▸ PROVIDED DATA
★ ★ ★ ★ ★
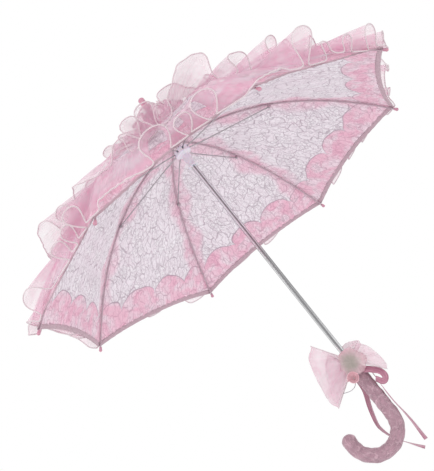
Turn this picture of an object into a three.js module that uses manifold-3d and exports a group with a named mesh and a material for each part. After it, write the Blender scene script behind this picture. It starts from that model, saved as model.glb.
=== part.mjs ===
// Open lace parasol with a crook handle, in millimetres.
// +Z runs up the shaft to the ferrule. The origin is on the shaft's axis, at the middle of the
// straight grip.
// The crook lies in the XZ plane and opens towards -X. Eight ribs stand every 45 degrees round the shaft.
import * as THREE from 'three';
import { mergeVertices } from 'three/addons/utils/BufferGeometryUtils.js';
import Module from 'manifold-3d';

const wasm = await Module();
wasm.setup();

// ---------------------------------------------------------------- driving dimensions
const GAP = 0.3;                    // left between pieces that touch
const RIB_COUNT = 8;
const FIRST_RIB_DEG = 22.5;         // azimuth of the first rib
const OPEN_RADIUS = 340;            // shaft axis to a rib's end
const RIM_Z = 328;                  // height of the ribs' ends
const DOME_RISE = 150;              // height of the rib pivots above the ribs' ends
const DOME_POWER = 2.3;             // how late the rib bends down
const PIVOT_RADIUS = 10;            // circle of the rib and stretcher pivots
const RIB_WIRE = 1.3;               // rib radius
const RIB_STEPS = 14;
const SHAFT_RADIUS = 4;
const SHAFT_WALL = 0.9;
const SHAFT_OVER_PIVOTS = 84;       // shaft above the rib pivots
const SHAFT_IN_HANDLE = 41;         // depth of the shaft in the handle's socket
const RUN_CLEARANCE = 0.3;          // radial play of what slides or sits on the shaft

const EYE_RADIUS = 2.2;             // eye at the inner end of a rib or stretcher
const EYE_HOLE = 1.0;
const EYE_WIDTH = 2;
const EYE_BITE = 0.6;               // the wire ends this far inside the eye's rim
const EYE_ROOM = 0.6;               // between an eye and its slot's floor or roof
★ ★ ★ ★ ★
▸ TASK DETAILS
Your output must be the lines of the material above, from the first through the line that contains "wasm.setup();", copied exactly. Include both endpoints and nothing else.

▸ FINISHED ANSWER
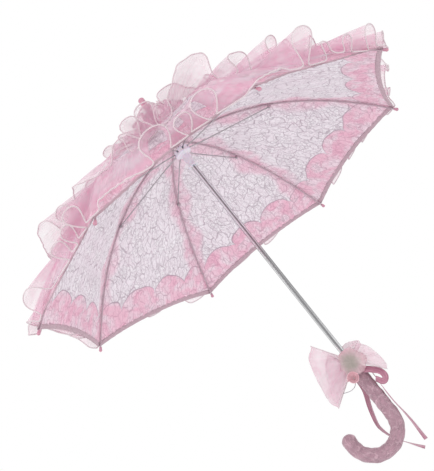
Turn this picture of an object into a three.js module that uses manifold-3d and exports a group with a named mesh and a material for each part. After it, write the Blender scene script behind this picture. It starts from that model, saved as model.glb.
=== part.mjs ===
// Open lace parasol with a crook handle, in millimetres.
// +Z runs up the shaft to the ferrule. The origin is on the shaft's axis, at the middle of the
// straight grip.
// The crook lies in the XZ plane and opens towards -X. Eight ribs stand every 45 degrees round the shaft.
import * as THREE from 'three';
import { mergeVertices } from 'three/addons/utils/BufferGeometryUtils.js';
import Module from 'manifold-3d';

const wasm = await Module();
wasm.setup();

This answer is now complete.